Their Death Certificates are works of fiction.
This Committee now sits to consider a Bill which denies my sister and so many other children, even the dignity of possibly determining her cause of death.
Shame, I say. Shame on you all for even looking at this get out of jail card for the State and the Institutional Catholic Church.
I do not want your soft words.
I do not want your sympathy.
I want justice for all the children whose lives were lost due to the indifference and cruelty of Church and State.
I note that the only amendments to this Bill since the departure of Mr Woulfe and the creation of this new Government are designed to ensure that the owners of the sites where these children lie, are are adequately compensated for any inconvenience when removing the bones of the children.
It would indeed be a crime if the dandelions and weeds that sprout from mass graves of children were to be disturbed before these lands are converted into commercial developments.

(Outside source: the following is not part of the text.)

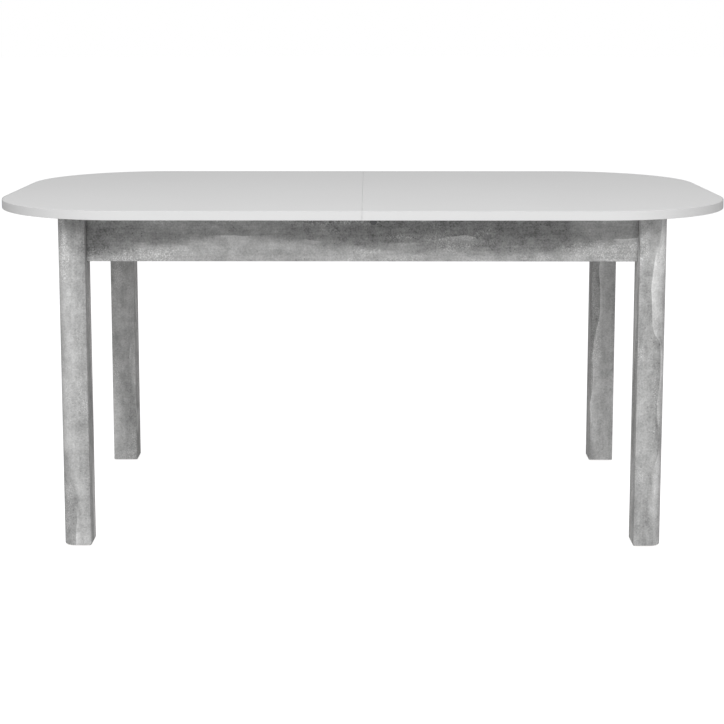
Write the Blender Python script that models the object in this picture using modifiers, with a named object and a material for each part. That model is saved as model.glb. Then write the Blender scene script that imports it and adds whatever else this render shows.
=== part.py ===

Tread softly, for you tread on the bones of my family and those of my fellow survivors
‘Former Inmate of the Tuam Mother and Baby Prison’.
The Irish Council for Civil Liberties (ICCL) is calling for the Institutional Burials Bill to be significantly reformed.
ICCL and others believe this [not having a coroner] could impede an effective investigation into the cause and circumstances of death.
Overall, it believes the bill is inconsistent with a transitional justice approach.